For many Michiganians, a road trip to the U.P. wouldn’t be complete without stopping to pick up a warm pasty, usually wrapped in wax paper or tinfoil, to eat in the car along the way or as part of an impromptu picnic along US-2 on Lake Michigan’s northernmost shore.
Good luck having that experience in other parts of the country because, while pasty shacks are ubiquitous in the U.P., many folks elsewhere in the U.S. might not even know what a pasty is.
FINALLY, FUDGE
What trip to northern Michigan would be complete without a rectangular box of fudge, garnished with a small white plastic knife?

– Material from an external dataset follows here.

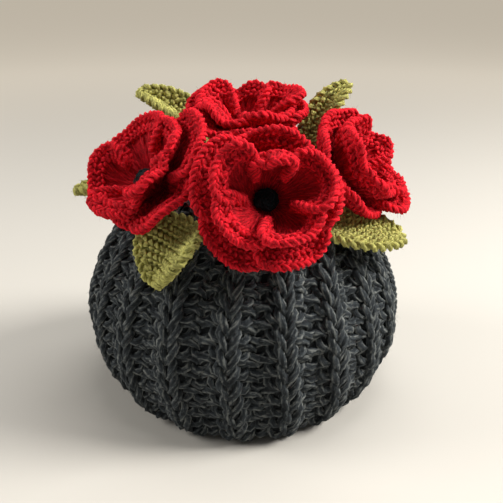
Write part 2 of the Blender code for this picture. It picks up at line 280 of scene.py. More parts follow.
# How far each plait's strands swing across it, and off its face.
RIM_PLAIT = (0.0014, 0.0010)
ROW_PLAIT = (0.0014, 0.0019)
RIDGE_PLAIT = (0.0016, 0.0017)
EDGE_PLAIT = (0.0022, 0.0014)

# One row for each yarn. Ply Groove: its depth as a share of the radius; Twist Pitch: the metres in which
# the plies turn once; Sides: the facets round it.
YARN_COLUMNS = ("Plies", "Ply Groove", "Twist Pitch", "Sides")
YARNS = {
    "rib": (4, 0.20, 0.034, 8),
    "cast_on": (3, 0.30, 0.018, 8),
    "seam": (3, 0.25, 0.018, 6),
    "post": (4, 0.32, 0.022, 8),
    "petal_rim": (3, 0.22, 0.012, 6),
    "button": (3, 0.30, 0.008, 9),
    "garter": (3, 0.24, 0.010, 6),
    "leaf_edge": (3, 0.24, 0.010, 7),
}
THICK_AND_THIN = 260.0  # scale of the noise that makes a yarn thick and thin
THINNEST = 0.82  # a yarn's least radius, as a share
STRAND_UNIT = 0.002
FIBRE_LEAN = ((0.75, -0.5, 0.0), (1.45, 0.5, 6.283))  # least and most turn, in radians
FIBRE_SIZES = ((0.7, 0.7, 0.45), (1.2, 1.2, 1.3))  # least and most, as shares

# The grain of every wool.
FIBRE_STRETCH = (3.2, 3.2, 1.0)  # finer round a strand than along it
GROUND_GRAIN = (900.0, 900.0, 900.0)
FIBRE_NOISE = (1.0, 4.0, 0.65)  # scale, detail and roughness
PATCH_NOISE = (210.0, 3.0, 0.6)
FIBRE_SHARE = 0.60  # how much of the colour follows the fibres, where the rest follows the patches
CREST_PAINTED_GAIN, CREST_PAINTED_DROP = 0.18, -0.11  # painted highlight on a ply's crest and painted shade in the groove beside it
DEEP_STOP, BASE_STOP, PALE_STOP = 0.36, 0.50, 0.64
BUMP_STRENGTH, BUMP_HEIGHT = 0.6, 0.0006
ROUGHNESS = (0.86, 0.98)
SPECULAR = 0.18
SHEEN_ROUGHNESS = 0.35
# One row for each wool of one colour: that colour as a share of the setting, its darkest and palest shades as
# shares of it, and its sheen. The darkest shade takes darker fibres and, as painted shade, the plies'
# grooves; the palest takes paler fibres and, as painted highlight, the plies' crests. A ground wool lies
# under a cloth's yarn.
WOOLS = {
    "felted_charcoal": (0.3, 0.5, 7 / 6, 0.1),
    "loose_heather": (1.0, 0.4, 1.5, 0.1),
    "spun_scarlet": (1.0, 0.45, 1.35, 0.12),
    # The posts' scarlet is darkened to 0.8 and given less sheen as painted shade for the shade inside the
    # poppies' cups.
    "painted_shade_scarlet": (0.8, 0.45, 1.35, 0.06),
    "felted_scarlet": (0.6, 0.5, 1.3, 0.1),
    "spun_black": (1.0, 0.4, 2.6, 0.25),
    "spun_moss": (1.0, 0.5, 1.6, 0.15),
    "felted_moss": (0.6, 0.5, 1.3, 0.1),
}
HEATHER_DEEP, HEATHER_SHEEN = 0.35, 0.05  # the same of the body's heathered wool

# ---- sizes and finishes that a maker would change ----


def distance(name, description, default, low, high):
    """A length, for a settings group."""
    return FloatProperty(
        name=name, description=description, default=default, min=low, max=high,
        subtype="DISTANCE", unit="LENGTH",
    )


def shade(name, description, default):
    """A wool's colour, for a settings group."""
    return FloatVectorProperty(
        name=name, description=description, default=default, min=0.0, max=1.0, size=3, subtype="COLOR",
    )


class KnitSettings(PropertyGroup):
    """The ribbed body."""

    yarn_radius: distance("Yarn radius", "Half the thickness of the body's yarn", 0.0024, 0.0008, 0.004)
    loop_height: FloatProperty(
        name="Loop height", description="How far a loop reaches above its course, in courses",
        default=0.86, min=0.4, max=1.2,
    )
    loop_lean: FloatProperty(
        name="Loop lean", description="How far a loop's legs lean outwards, in stitch widths",
        default=0.30, min=0.0, max=0.3,
    )
    loop_depth: distance(
        "Loop depth", "How far a loop's legs stand in front of its head", 0.0016, 0.0, 0.004
    )
    seed: IntProperty(name="Seed", description="For the uneven tension", default=7, min=0)
    colour: shade("Wool", "The body's heathered charcoal", (0.034, 0.041, 0.047))
    heather: shade("Heather", "The paler fibres in the body's wool", (0.170, 0.180, 0.172))


class PoppySettings(PropertyGroup):
    """The crocheted poppies."""

    post_radius: distance(
        "Post radius", "Half the thickness of a treble's post at the rim", 0.0019, 0.0005, 0.003
    )
    rim_radius: distance(
        "Rim strand radius", "Half the thickness of a strand of the rim's chain", 0.00135, 0.0004, 0.002
    )
    stitch: distance("Stitch", "Length of one stitch of the rim's chain", 0.0048, 0.002, 0.01)
    posts: IntProperty(name="Posts", description="Trebles in a petal", default=13, min=5, max=24)
    colour: shade("Wool", "The poppies' scarlet", (0.66, 0.009, 0.021))
    eye: shade("Eye", "The buttons' near black", (0.006, 0.010, 0.012))


class LeafSettings(PropertyGroup):
    """The knitted leaves."""

    row_radius: distance(
        "Row strand radius", "Half the thickness of a strand of a garter ridge", 0.0014, 0.0004, 0.002
    )
    rim_radius: distance(
        "Rim strand radius", "Half the thickness of a strand of the rim's loops", 0.0015, 0.0004, 0.002
    )
    stitch: distance("Stitch", "Length of one bump of a garter ridge", 0.0052, 0.002, 0.008)
    loop: distance("Edge loop", "Length of one loop of a leaf's edge", 0.0068, 0.002, 0.01)
    colour: shade("Wool", "The leaves' moss green", (0.40, 0.385, 0.116))


class FuzzSettings(PropertyGroup):
    """The loose fibres that stand off the wool."""

    density: FloatProperty(
        name="Density", description="Fibres on a square metre of yarn", default=86000.0, min=0.0,
    )
    length: distance("Length", "A fibre's usual length", 0.0030, 0.0005, 0.01)
    radius: distance("Radius", "Half a fibre's thickness at its root", 0.00007, 0.00002, 0.0005)


# ---- node trees ----


def new_tree(name, inputs):
    """A geometry tree with one geometry input and output, and an input of each name and kind."""
    tree = bpy.data.node_groups.new(name, "GeometryNodeTree")
    tree.is_modifier = True
    face = tree.interface
    face.new_socket("Geometry", in_out="OUTPUT", socket_type="NodeSocketGeometry")
    face.new_socket("Geometry", in_out="INPUT", socket_type="NodeSocketGeometry")
    for label, kind in inputs.items():
        face.new_socket(label, in_out="INPUT", socket_type="NodeSocket" + kind)
    return tree, tree.nodes.new("NodeGroupInput").outputs, tree.nodes.new("NodeGroupOutput").inputs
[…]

While fudge can be found everywhere around the region, of course the best and most authentic “vacation fudge” comes from Mackinac Island, where bringing back one of those little boxes is a rite of summertime passage meaning you actually went to the island on a ferry to get it.
Fudge started its tourist domination on Mackinac Island in the late 19th century, when some of the shops thought it would be a good chocolate product to sell to summer vacationers.
Now, you can pick from a wealth of fudge flavors, from classic plain chocolate to vanilla, chocolate with nuts added, peanut butter fudge, cherry fudge, turtle fudge with caramel and pecans, or maple fudge, another local favorite.
Little did those early fudge makers know that this candy souvenir would still be around today and that, no matter what flavor you choose, those little boxes of fudge would come to be one of the many things that represent the state of Michigan.